After the birth of her daughter, Brown lost her job and struggled to provide for her newborn. With all the turmoil Brown went through being a new mother, she realized she had yet to reconcile with her abortion.

"Every Nov. 3, I would remember this is the day that my child was killed," Brown said. "I realized that I needed to heal. I needed to get past my abortion so that I could raise my daughter."

The primary part of Brown's healing came when she admitted to everyone around her that she was a lesbian. When Brown no longer had to hide behind a false sexuality, she realized there were other aspects of her life that she was opposed to, namely her abortion.

Brown decided she wanted to become an active member in her community and joined the anti-abortion campaign.

Brown had difficulty finding an anti-abortion group that best fit her, she said.

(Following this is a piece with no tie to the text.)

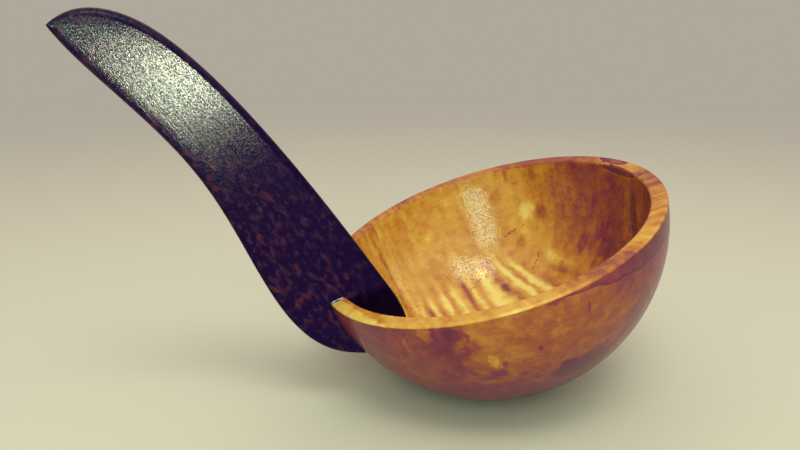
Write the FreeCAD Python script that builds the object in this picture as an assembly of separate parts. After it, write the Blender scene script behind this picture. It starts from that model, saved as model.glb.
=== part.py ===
import FreeCAD, Part
import math
import os

# A turned wooden ladle: a round bowl, and a flat S-curved handle set on edge.  The handle has an
# arc-shaped slot sawn into its foot, so it straddles the bowl's wall and is glued there.  The
# outer leg of the foot is the heel, the inner leg is the tongue.
#
# Frame: millimetres, +Z up, the handle rises towards -X, the handle's mid-plane is Y = 0.
# The origin is the centre of the small flat on the underside that the ladle rests on.
# The pieces are first drawn in the bowl's own frame, with the rim plane at Z = 0 and the bowl's
# axis along Z.  They are then leaned over and lifted on to the rest flat.

Vector = FreeCAD.Vector
ORIGIN = Vector(0, 0, 0)
UP = Vector(0, 0, 1)

# ---- Driving dimensions: bowl -------------------------------------------------------------
RIM_RADIUS = 60.0          # outside of the bowl at the rim
BOWL_DEPTH = 58.0          # rim plane down to the lowest point of the round outside
RIM_WALL = 5.3             # width of the rim
BOTTOM_WALL = 9.5          # thickness left at the bottom of the bowl
RIM_EASING = 0.8           # radius that softens both edges of the rim
REST_FLAT_RADIUS = 14.0    # small sanded flat on the underside
LEAN = 18.9                # degrees that the bowl's axis leans towards the handle at rest

# ---- Driving dimensions: handle -----------------------------------------------------------
# The outline's two edges are smooth curves, each led by a few guide points.
HANDLE_THICKNESS = 11.0    # thickness of the board
HANDLE_RISE = 106.1        # handle's tip above the rim plane
HANDLE_REACH = 40.5        # handle's tip beyond the outside of the rim
TIP_FALL = 7.5             # the back edge is led straight down from the tip this far
CREST_RISE = 3.5           # the front edge is led up over the tip by this much
CREST_SETBACK = 6.4        # and this far back from the tip
BROW_SETBACK = 25.3        # then level with the tip this far back, before it turns down
WAIST_HEIGHT = 51.4        # middle of the blade, where its two edges run nearly parallel
WAIST_HALF_GAP = 7.5       # the back edge's guide is this far above it, the front edge's below
WAIST_OFFSET = 17.2        # guide of the back edge there, beyond the outside of the rim
WAIST_WIDTH = 25.1         # from that guide across to the front edge's guide
BULGE_OFFSET = 18.8        # the back edge is led out again above the heel, beyond the rim
BULGE_HEIGHT = 10.5        # and this far above the rim plane
HEEL_CORNER = 8.4          # where the back edge turns in under the heel, beyond the rim
HEEL_CORNER_RISE = 2.8     # and this far above the heel's end
HEEL_DEPTH = 23.2          # where the heel ends on the outside of the wall, below the rim
TONGUE_ROOT = 14.6         # guide of the tongue's front edge, in from the inside of the rim
TONGUE_ROOT_DEPTH = 2.9    # and this far below the rim plane
TONGUE_REACH = 20.1        # guide of the tongue's lower curve, in from the inside of the rim
TONGUE_REACH_RISE = 11.1   # and this far above the tongue's end
TONGUE_DEPTH = 31.9        # where the tongue ends on the inside of the wall, below the rim
EDGE_ROUND = 2.5           # rounding along both edges of the board

# ---- Driving dimensions: glue line --------------------------------------------------------
GLUE_GAP = 0.25            # film of adhesive between the slot and the wall
BEAD_RADIUS = 0.6          # squeezed-out bead where the handle stands on the rim

# ---- Dependent sizes ----------------------------------------------------------------------
INNER_RADIUS = RIM_RADIUS - RIM_WALL
INNER_DEPTH = BOWL_DEPTH - BOTTOM_WALL
HALF_THICKNESS = HANDLE_THICKNESS / 2


class Ball:
    """A ball centred on the bowl's axis, given by its radius at the rim plane and its depth."""

    def __init__(self, rim_radius, depth):
        self.centre = (rim_radius ** 2 - depth ** 2) / (2 * depth)
        self.radius = depth + self.centre

    def half_width(self, below_rim):
        """Distance from the axis to the ball's surface at a level below the rim plane."""
        return math.sqrt(self.radius ** 2 - (self.centre + below_rim) ** 2)

    def segment(self, growth, top):
        """Solid part of the ball, grown by a margin, that lies below a level."""
        radius = self.radius + growth
        latitude = math.degrees(math.asin((top - self.centre) / radius))
        return Part.makeSphere(radius, Vector(0, 0, self.centre), UP, -90, latitude, 360)


OUTSIDE = Ball(RIM_RADIUS, BOWL_DEPTH)
INSIDE = Ball(INNER_RADIUS, INNER_DEPTH)


def arc(start, end, centre, radius):
    """Shorter arc in the XZ plane from start to end, about a centre."""
    middle = start + end - centre * 2
    middle.normalize()
    return Part.Arc(start, centre + middle * radius, end).toShape()


def wall_profile(ball, side):
    """One face of the bowl's wall, from the axis up to the rim, with the rim's corner eased.

    side is +1 for the outside of the wall and -1 for the inside.
    """
    centre = Vector(0, 0, ball.centre)
    bottom = Vector(0, 0, ball.centre - ball.radius)
    spread = ball.radius - side * RIM_EASING
    rise = ball.centre + RIM_EASING
    corner = Vector(math.sqrt(spread ** 2 - rise ** 2), 0, -RIM_EASING)
    touch = centre + (corner - centre) * (ball.radius / spread)
    lip = corner + UP * RIM_EASING
    return [arc(bottom, touch, centre, ball.radius), arc(touch, lip, corner, RIM_EASING)]


def make_bowl():
    """Turned bowl with a flat rim whose two edges are eased."""
    outside = wall_profile(OUTSIDE, 1)
    inside = wall_profile(INSIDE, -1)
    rim = Part.makeLine(outside[1].Vertexes[-1].Point, inside[1].Vertexes[-1].Point)
    axis = Part.makeLine(Vector(0, 0, -BOWL_DEPTH), Vector(0, 0, -INNER_DEPTH))
    profile = Part.Wire(Part.sortEdges(outside + inside + [rim, axis])[0])
    return Part.Face(profile).revolve(ORIGIN, UP, 360)


def make_slot():
    """What the saw takes out of the handle: the bowl's wall, grown all round by the glue gap."""
    outside = OUTSIDE.segment(GLUE_GAP, GLUE_GAP)
    inside = INSIDE.segment(-GLUE_GAP, GLUE_GAP)
    return outside.cut(inside)


def mid_wall(below_rim):
    """Distance from the bowl's axis to the middle of its wall, at a level below the rim."""
    return (OUTSIDE.half_width(below_rim) + INSIDE.half_width(below_rim)) / 2


def smooth_edge(poles):
    """Cubic curve guided by poles given as (distance from the bowl's axis, height)."""
    curve = Part.BSplineCurve()
    curve.buildFromPoles([Vector(-out, 0, up) for out, up in poles], False, 3)
    return curve.toShape()


def handle_outline():
    """Closed outline of the handle; its foot ends inside the wall, where the slot trims it."""
    tip = (RIM_RADIUS + HANDLE_REACH, HANDLE_RISE)
    heel_end = (mid_wall(HEEL_DEPTH), -HEEL_DEPTH)
    tongue_end = (mid_wall(TONGUE_DEPTH), -TONGUE_DEPTH)
    back_edge = smooth_edge([
        tip,
        (tip[0], tip[1] - TIP_FALL),
        (RIM_RADIUS + WAIST_OFFSET, WAIST_HEIGHT + WAIST_HALF_GAP),
        (RIM_RADIUS + BULGE_OFFSET, BULGE_HEIGHT),
        (RIM_RADIUS + HEEL_CORNER, HEEL_CORNER_RISE - HEEL_DEPTH),
        heel_end,
    ])
    front_edge = smooth_edge([
        tip,
        (tip[0] - CREST_SETBACK, tip[1] + CREST_RISE),
        (tip[0] - BROW_SETBACK, tip[1]),
        (RIM_RADIUS + WAIST_OFFSET - WAIST_WIDTH, WAIST_HEIGHT - WAIST_HALF_GAP),
        (INNER_RADIUS - TONGUE_ROOT, -TONGUE_ROOT_DEPTH),
        (INNER_RADIUS - TONGUE_REACH, TONGUE_REACH_RISE - TONGUE_DEPTH),
        tongue_end,
    ])
    foot = Part.makeLine(back_edge.Vertexes[-1].Point, front_edge.Vertexes[-1].Point)
    return Part.Wire(Part.sortEdges([back_edge, foot, front_edge])[0])


def make_board():
    """The handle's board with rounded edges, before its slot is sawn."""
    blank = Part.Face(handle_outline()).extrude(Vector(0, HANDLE_THICKNESS, 0))
    blank.translate(Vector(0, -HALF_THICKNESS, 0))
    long_edges = [edge for edge in blank.Edges if isinstance(edge.Curve, Part.BSplineCurve)]
    return blank.makeFillet(EDGE_ROUND, long_edges)


def make_beads():
    """Quarter-round beads of adhesive on the rim, against both faces of the handle."""
    length = RIM_WALL - 2 * RIM_EASING
    beads = []
    for side in (-1, 1):
        base = Vector(-(RIM_RADIUS - RIM_EASING), side * HALF_THICKNESS, 0)
        bead = Part.makeCylinder(BEAD_RADIUS, length, base, Vector(1, 0, 0))
        corner = base + Vector(0, min(side, 0) * BEAD_RADIUS, 0)
        beads.append(bead.common(Part.makeBox(length, BEAD_RADIUS, BEAD_RADIUS, corner)))
    return beads


def make_glue_line(board, slot, bowl):
    """Film of adhesive between the slot and the wall, with a bead on each side."""
    film = board.common(slot).cut(bowl)
    return film.fuse(make_beads()).removeSplitter()


def stand(shape):
    """Lean the bowl's frame over and lift it, so the rest flat lies at Z = 0 round the origin."""
    standing = shape.copy()
    standing.translate(Vector(0, 0, -OUTSIDE.centre))
    standing.rotate(ORIGIN, Vector(0, 1, 0), -LEAN)
    standing.translate(Vector(0, 0, math.sqrt(OUTSIDE.radius ** 2 - REST_FLAT_RADIUS ** 2)))
    return standing


def sand_rest_flat(bowl):
    """Take off what lies below Z = 0."""
    side = 2 * RIM_RADIUS
    below = Part.makeBox(side, side, side, Vector(-RIM_RADIUS, -RIM_RADIUS, -side))
    return bowl.cut(below)


def main():
    bowl = make_bowl()
    slot = make_slot()
    board = make_board()
    nodes = {
        "bowl": sand_rest_flat(stand(bowl)),
        "handle": stand(board.cut(slot)),
        "glue_line": stand(make_glue_line(board, slot, bowl)),
    }
    os.makedirs("parts", exist_ok=True)
    for name, shape in nodes.items():
        shape.exportStep("parts/" + name + ".step")
        print(name, len(shape.Solids), "solid", round(shape.Volume), "mm3", shape.isValid())


main()
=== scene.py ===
import math

import bmesh
import bpy
from mathutils import Matrix, Vector, noise


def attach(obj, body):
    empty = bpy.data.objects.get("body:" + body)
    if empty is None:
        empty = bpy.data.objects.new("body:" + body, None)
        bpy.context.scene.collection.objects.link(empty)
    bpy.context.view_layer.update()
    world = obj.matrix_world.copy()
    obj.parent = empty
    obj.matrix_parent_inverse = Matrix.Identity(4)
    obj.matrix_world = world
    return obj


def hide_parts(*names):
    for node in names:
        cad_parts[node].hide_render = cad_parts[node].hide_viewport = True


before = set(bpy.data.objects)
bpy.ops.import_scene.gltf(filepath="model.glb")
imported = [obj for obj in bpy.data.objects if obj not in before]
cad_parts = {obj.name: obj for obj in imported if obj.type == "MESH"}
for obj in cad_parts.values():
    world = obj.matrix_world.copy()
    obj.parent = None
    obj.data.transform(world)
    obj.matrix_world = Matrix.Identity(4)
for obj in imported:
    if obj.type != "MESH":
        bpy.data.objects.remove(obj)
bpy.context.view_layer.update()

bl_info = {
    "name": "Turned Wooden Ladle",
    "version": (1, 0, 0),
    "blender": (4, 5, 0),
    "location": "3D View > Sidebar > Ladle",
    "description": "Turns the bowl, saws the handle and sets the ladle on a pale studio floor",
    "category": "Object",
}

MM = 0.001

# Points nearer to each other than this are one point, in metres.
SAME = 1e-6

# How finely the pieces are built: steps round each edge of the rim, sections along the handle,
# steps round each corner of a section, cells across the board's faces and edges, lumps' divisions.
RIM_STEPS = 6
STATIONS = 150
CORNER_STEPS = 7
FACE_CELLS = 8
EDGE_CELLS = 3
LUMP_DIVISIONS = 4

# The rings of the bowl that are taken out below the rim, in rim easings.
CLEARED_BAND = 1.2

# The rounding of the board never takes up more than this share of its width.
MOST_ROUND = 0.45

# Edges that turn by more than this stay crisp, in degrees.
BOWL_CRISP = 40
HANDLE_CRISP = 32
GLUE_CRISP = 60

# Lumps of glue on the rim: side of the handle, share of the way out, size, lift.
LUMPS = (
    (-1, 0.10, 0.34, 0.1), (-1, 0.24, 0.50, 0.2), (-1, 0.36, 0.38, 0.0), (-1, 0.55, 0.72, 0.2),
    (-1, 0.66, 0.44, 0.1), (-1, 0.82, 0.50, 0.0), (-1, 0.955, 0.80, 0.0),
    (1, 0.08, 0.44, 0.1), (1, 0.30, 0.36, 0.1), (1, 0.48, 0.60, 0.1), (1, 0.63, 0.40, 0.0),
    (1, 0.90, 0.66, 0.0),
)
LUMP_SHAPE = (1.5, 0.9, 0.75)
LUMP_OFF_BOARD = 0.3
LUMP_ROUGHNESS = 0.00012
LUMP_PITS_PER_METRE = 2200
LUMP_SEED = 1


# ---- Figure of the bowl's wood ---------------------------------------
#
# In the bowl's own millimetres: x runs from the handle to the pouring side, y from the near side
# to the far side, z up from the rim plane, and a bearing from x towards y in degrees. A tone of
# nought is bark, a tone of one is sapwood, and a strength is what a mark adds to the tone.

INSIDE_TONE = 0.635
# The outside's low tone is partly the wood's own darker colour and partly painted shade.
OUTSIDE_TONE_AND_PAINTED_SHADE = 0.208
RIM_TONE = 0.585

# Curl across the grain: x, then the brightness of that ridge or hollow.
CURL = (
    (-30, 0.5), (-28, 0.62), (-26, 0.78), (-23.4, 0.10), (-21, 0.82), (-18, 0.30), (-15, 0.88),
    (-12.8, 0.40), (-10, 0.80), (-7.6, 0.55), (-5, 0.20), (-2, 0.74), (0.8, 0.32), (4.5, 0.92),
    (6.8, 0.66), (9, 0.16), (11, 0.5), (13, 0.95), (15, 0.36), (17, 0.88), (19.5, 0.26),
    (23, 0.42), (25.5, 0.26), (28.5, 0.8), (31.5, 0.34), (34, 0.5),
)

# Knots, clouds and pale patches inside: x and y, radii, strength.
INSIDE_PATCHES = (
    ((9.5, 26.9), (1.9, 1.7, 3), -0.27),
    ((-4.6, 29.4), (1.5, 2.4, 4), -0.16),
    ((-4.6, 33.6), (1.0, 2.4, 4), -0.10),
    ((23.4, 46.6), (3.4, 1.8, 3.4), -0.22),
    ((29.8, 45.6), (0.9, 2.0, 4), -0.22),
    ((35.3, 33.3), (3.0, 2.6, 3.2), -0.17),
    ((24.2, 34.4), (2.6, 2.0, 2.6), -0.14),
    ((31.8, 37.6), (4.2, 3.0, 3.6), 0.25),
    ((24.0, 42.9), (4.0, 2.6, 5.0), -0.08),
    ((30.0, 21.5), (3.0, 3.6, 4.0), 0.14),
    ((40.5, 12.5), (3.6, 2.2, 5.0), -0.10),
    ((43.0, -1.0), (4.5, 4.0, 6.0), -0.12),
    ((50.5, -15.5), (3.0, 4.2, 8.0), 0.12),
)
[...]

She was repulsed the first time she attended an anti-abortion protest outside of an abortion clinic.

The protestors were holding several religious signs and declared women who got abortions were damned to go to hell.

"I kept thinking to myself, what if the girls who go in there change their minds? How could they look into the eyes of the people that condemned them to hell and ask them for help?" Brown said.

Brown went through several different anti-abortion organizations before she found PLAGAL. Brown said through PLAGAL, she was able to fully heal. She was finally able to move past her abortion. She began to dedicate herself to a life of Buddhism, using meditation to help her in times of stress and crisis.

In the midst of all of her healing, Brown found out her daughter was pregnant. She was able to convince her to keep the child, and her daughter gave birth to a boy named Nathan. In the following years, Nathan was diagnosed with "attention deficit hyperactivity disorder," or ADHD, and a spectrum of Autism. The financial toll that came with raising Nathan managed to ignite in Brown a desire to advocate for more welfare for women and their children.

"A big argument of the [abortion-rights group] is that [anti-abortion groups] don't care about the child after it's born, and to a certain extent they're right," Brown said.

She said right-wing, conservative politicians advocate for the illegalization of abortion but don't look enough at what drives women to abort in the first place.

Brown often tries to start funds for new mothers who choose not to raise their children themselves. Though Brown admits she has never actively sought the illegalization of abortions, it is something she believes should occur.

This stance was the most troubling for abortion-rights students who attended the event.

"[Anti-abortion groups] tend to idealize the world," said Ashley Arena, a senior psychology major. "The welfare that [Brown] is fighting for isn't here yet. Until there is a world where abortions are no longer an option because of aid and proper education, it should still be an option for the women that want it."

After Brown finished her talk, she opened the floor for questions. Abortion-rights students who come had several questions for Brown, mainly on the use of photography of aborted fetuses in anti-abortion demonstrations. Brown maintained that photos are necessary to start discussion and stir emotions.